• AIM OF THE TASK: All of the data below must be repeated exactly.

• DATASET SECTION:
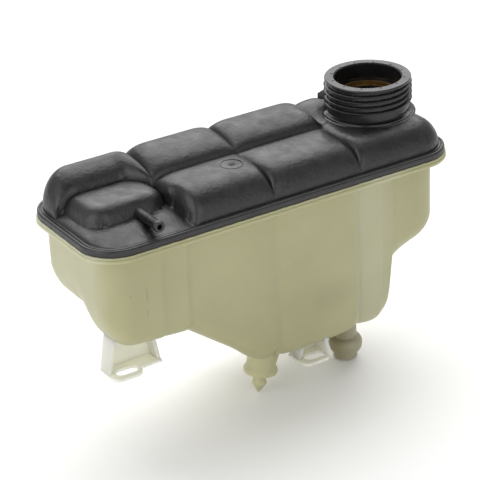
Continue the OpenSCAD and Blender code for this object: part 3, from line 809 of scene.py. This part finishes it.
# Broad, far lights: name, where from, strength, softness in degrees, share in reflections.
LIGHTS = (("left", (-0.92, -0.12, 0.36), 1.5, 60, 1.0),
          ("rear", (0.27, 0.55, 0.79), 2.5, 70, 1.0),
          ("fill", (-0.05, -0.96, 0.28), 1.05, 60, 0.0))
DIM_SIDE, BRIGHT_SIDE = 0.16, 0.52


def make_light(name, source, strength, softness, specular):
    data = bpy.data.lights.new(name, "SUN")
    data.energy = strength
    data.angle = math.radians(softness)
    data.specular_factor = specular
    lamp = bpy.data.objects.new(name, data)
    lamp.rotation_euler = Vector(source).to_track_quat("Z", "Y").to_euler()
    bpy.context.scene.collection.objects.link(lamp)


def make_world():
    """Even white light that is dimmer on the camera's side."""
    world = bpy.data.worlds.new("world")
    world.use_nodes = True
    nodes, links = world.node_tree.nodes, world.node_tree.links
    coords = nodes.new("ShaderNodeTexCoord")
    side = nodes.new("ShaderNodeVectorMath")
    side.operation = "DOT_PRODUCT"
    side.inputs[1].default_value = (0.52, 0.854, 0.0)
    links.new(coords.outputs["Generated"], side.inputs[0])
    level = nodes.new("ShaderNodeMapRange")
    level.interpolation_type = "SMOOTHSTEP"
    level.inputs["From Min"].default_value = -0.8
    level.inputs["From Max"].default_value = 0.5
    level.inputs["To Min"].default_value = DIM_SIDE
    level.inputs["To Max"].default_value = BRIGHT_SIDE
    links.new(side.outputs["Value"], level.inputs["Value"])
    nodes["Background"].inputs["Color"].default_value = (1, 1, 1, 1)
    links.new(level.outputs["Result"], nodes["Background"].inputs["Strength"])
    bpy.context.scene.world = world


make_camera()
make_floor()
make_world()
for light in LIGHTS:
    make_light(*light)
make_lower_shell()
make_foot("left_foot", LEFT_FOOT, LEFT_REACH, SHALLOW_D - 8)
make_foot("right_foot", RIGHT_FOOT, RIGHT_REACH, DEEP_D - 2, right_front=-7.5)
make_peg()
make_outlet()
make_upper_shell()
make_upper_flange()
make_neck()
make_rim_dimple_shades()
make_nipple()
make_disc_mark()
for node, material in (("neck_insert", GOLD), ("level_float", FOAM)):
    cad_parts[node].data.materials.clear()
    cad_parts[node].data.materials.append(material)

bpy.context.scene.view_settings.view_transform = "Standard"
bpy.context.view_layer.update()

• SOLUTION:
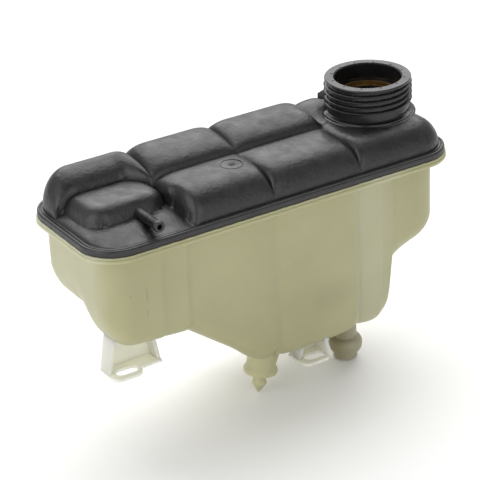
Continue the OpenSCAD and Blender code for this object: part 3, from line 809 of scene.py. This part finishes it.
# Broad, far lights: name, where from, strength, softness in degrees, share in reflections.
LIGHTS = (("left", (-0.92, -0.12, 0.36), 1.5, 60, 1.0),
          ("rear", (0.27, 0.55, 0.79), 2.5, 70, 1.0),
          ("fill", (-0.05, -0.96, 0.28), 1.05, 60, 0.0))
DIM_SIDE, BRIGHT_SIDE = 0.16, 0.52


def make_light(name, source, strength, softness, specular):
    data = bpy.data.lights.new(name, "SUN")
    data.energy = strength
    data.angle = math.radians(softness)
    data.specular_factor = specular
    lamp = bpy.data.objects.new(name, data)
    lamp.rotation_euler = Vector(source).to_track_quat("Z", "Y").to_euler()
    bpy.context.scene.collection.objects.link(lamp)


def make_world():
    """Even white light that is dimmer on the camera's side."""
    world = bpy.data.worlds.new("world")
    world.use_nodes = True
    nodes, links = world.node_tree.nodes, world.node_tree.links
    coords = nodes.new("ShaderNodeTexCoord")
    side = nodes.new("ShaderNodeVectorMath")
    side.operation = "DOT_PRODUCT"
    side.inputs[1].default_value = (0.52, 0.854, 0.0)
    links.new(coords.outputs["Generated"], side.inputs[0])
    level = nodes.new("ShaderNodeMapRange")
    level.interpolation_type = "SMOOTHSTEP"
    level.inputs["From Min"].default_value = -0.8
    level.inputs["From Max"].default_value = 0.5
    level.inputs["To Min"].default_value = DIM_SIDE
    level.inputs["To Max"].default_value = BRIGHT_SIDE
    links.new(side.outputs["Value"], level.inputs["Value"])
    nodes["Background"].inputs["Color"].default_value = (1, 1, 1, 1)
    links.new(level.outputs["Result"], nodes["Background"].inputs["Strength"])
    bpy.context.scene.world = world


make_camera()
make_floor()
make_world()
for light in LIGHTS:
    make_light(*light)
make_lower_shell()
make_foot("left_foot", LEFT_FOOT, LEFT_REACH, SHALLOW_D - 8)
make_foot("right_foot", RIGHT_FOOT, RIGHT_REACH, DEEP_D - 2, right_front=-7.5)
make_peg()
make_outlet()
make_upper_shell()
make_upper_flange()
make_neck()
make_rim_dimple_shades()
make_nipple()
make_disc_mark()
for node, material in (("neck_insert", GOLD), ("level_float", FOAM)):
    cad_parts[node].data.materials.clear()
    cad_parts[node].data.materials.append(material)

bpy.context.scene.view_settings.view_transform = "Standard"
bpy.context.view_layer.update()